Feature	Expected Frequencies	Observed Frequencies
Definition	The theoretical count of outcomes based on a model or hypothesis.	The actual count of outcomes recorded from an experiment or data collection.
Nature	Hypothetical or calculated	Empirical or real-world
Derivation	Calculated from probabilities, assumptions, or known distributions.	Directly counted from collected data.
Role in Analysis	Serve as a benchmark or baseline for comparison.	The data being tested against the benchmark.

The confusion between the two often arises from their joint use in statistical tests. For instance, in a chi-squared test, the fundamental operation is to compare what was observed against what was expected. The magnitude of this difference for each category then contributes to the overall test statistic, which helps determine if the observed data deviates significantly from the hypothesized distribution.

FAQs

Q1: How are expected frequencies determined?
A1: Expected frequencies are determined based on a specific assumption or null hypothesis about the underlying probability distribution of the data. For example, in a fair coin toss, the expected frequency of heads would be half the total tosses. In more complex scenarios, they are calculated from theoretical probabilities or based on marginal totals in a contingency table.

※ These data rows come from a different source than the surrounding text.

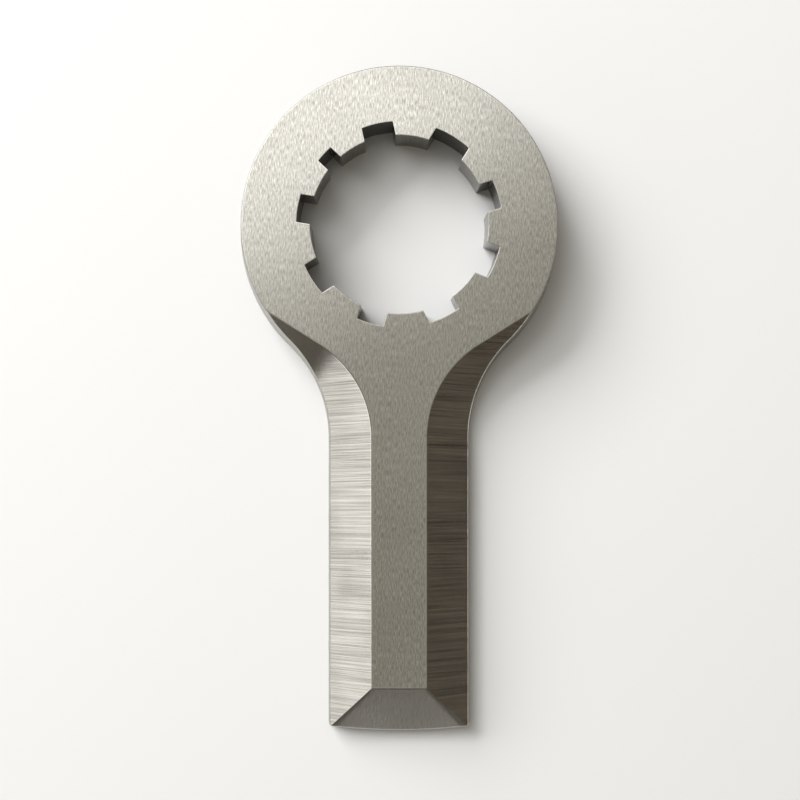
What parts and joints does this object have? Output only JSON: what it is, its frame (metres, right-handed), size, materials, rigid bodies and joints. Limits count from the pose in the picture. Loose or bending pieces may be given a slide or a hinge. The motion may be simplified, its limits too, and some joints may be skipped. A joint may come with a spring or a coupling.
{
  "type": "ring tooth crusher blade",
  "caption": "Flat steel crusher blade: a round eye with a splined bore, a waist and a straight shank with bevelled long edges and a bevelled, curved outer end.",
  "frame": {"origin": "centre of the splined bore on the flat back face", "axes": "+Z through the thickness, from the back face to the bevelled front; +Y from the tip towards the eye; +X across the shank"},
  "size_m": [0.2308, 0.4778, 0.036],
  "materials": {
    "ground_steel": "satin ground steel: short grain along the flat faces, coarser grinding lines across the bevels, darker machined bore walls"
  },
  "bodies": {
    "root": {"ring_tooth_blade": "ground_steel"}
  },
  "joints": []
}
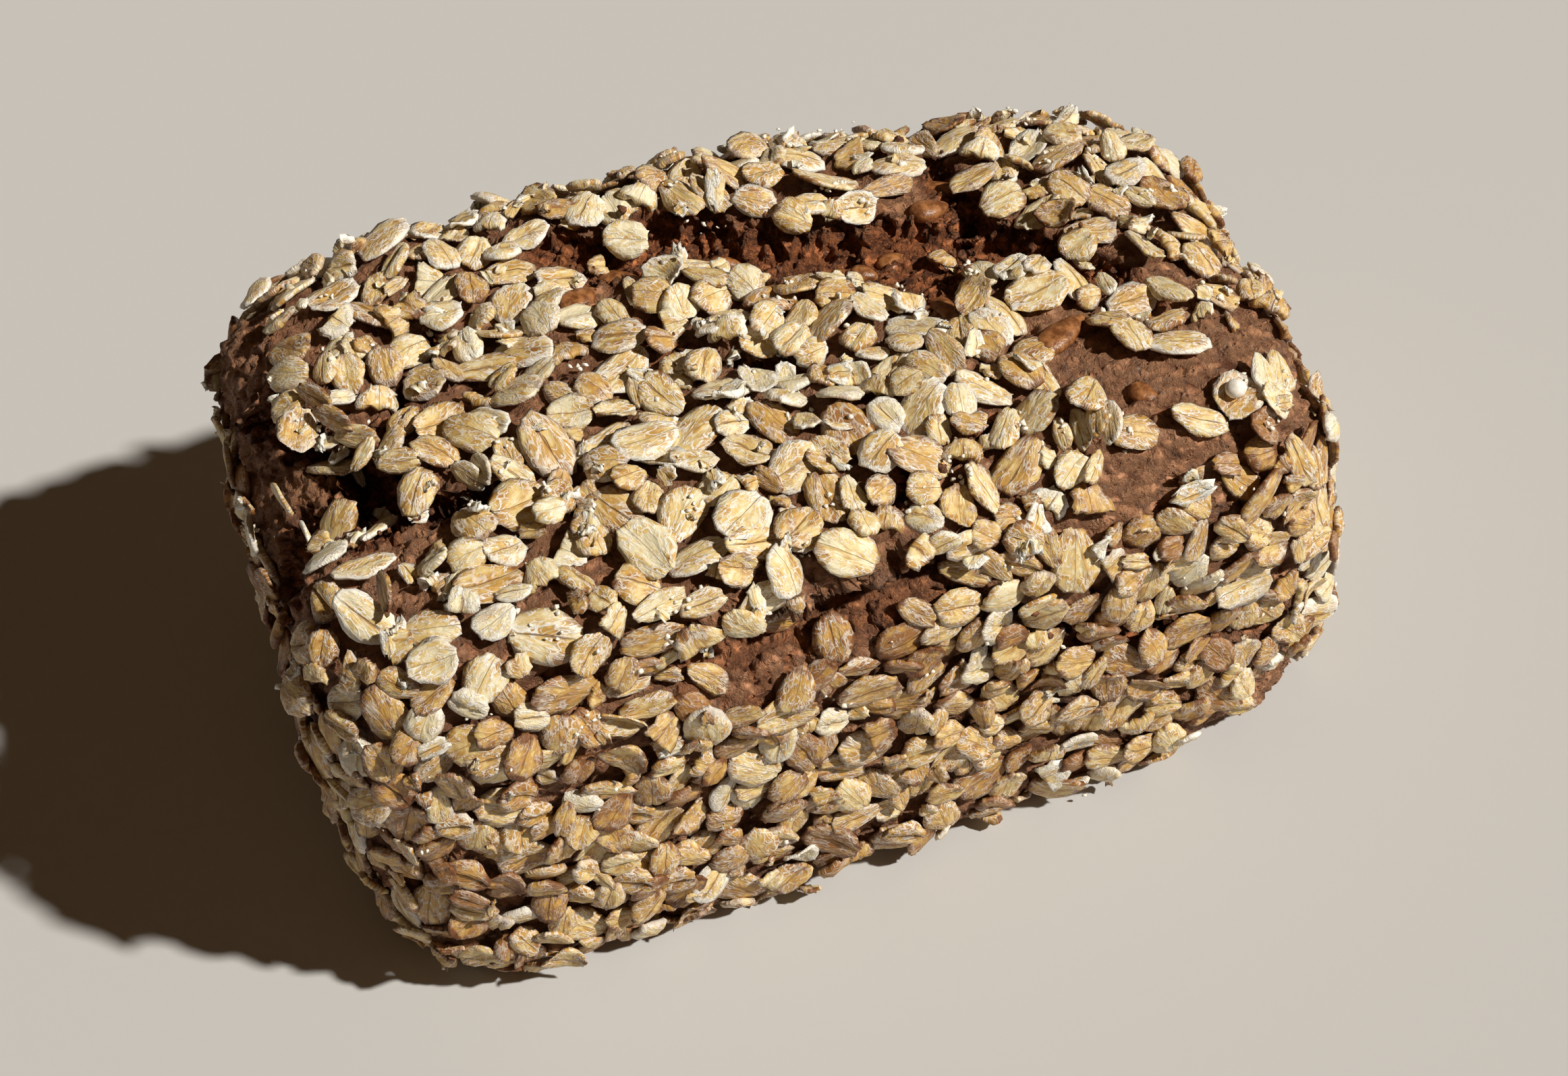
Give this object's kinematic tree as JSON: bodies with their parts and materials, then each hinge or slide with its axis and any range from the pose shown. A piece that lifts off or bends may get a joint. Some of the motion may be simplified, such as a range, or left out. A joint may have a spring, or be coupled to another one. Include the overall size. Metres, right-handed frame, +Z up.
{
  "type": "rye bread loaf",
  "caption": "Tin-baked dark rye loaf with rounded corners, torn crust and rolled oat flakes pressed all over it, resting on its flat base.",
  "frame": {"origin": "centre of the bounding box in plan, at the flat base the loaf rests on", "axes": "+X along the loaf's length towards its lower end, -Y the front side, +Z up"},
  "size_m": [0.1648, 0.1024, 0.0816],
  "materials": {
    "crust": "dry matt crust and oat flakes"
  },
  "bodies": {
    "root": {"loaf": "crust"}
  },
  "joints": []
}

Q2: Why are expected frequencies important in statistics?
A2: Expected frequencies are critical because they provide a benchmark to evaluate if observed data aligns with a theoretical model or if variations are statistically significant. Without them, it would be difficult to conduct hypothesis testing and draw meaningful conclusions about relationships or differences in data.

Q3: What happens if expected frequencies are too low?
A3: If expected frequencies are too low in a categorical data set, the chi-squared test's approximation to the chi-squared distribution becomes less reliable. This can lead to inaccurate p-value calculations and potentially incorrect conclusions. In such cases, it is often recommended to combine categories or use exact tests like Fisher's exact test.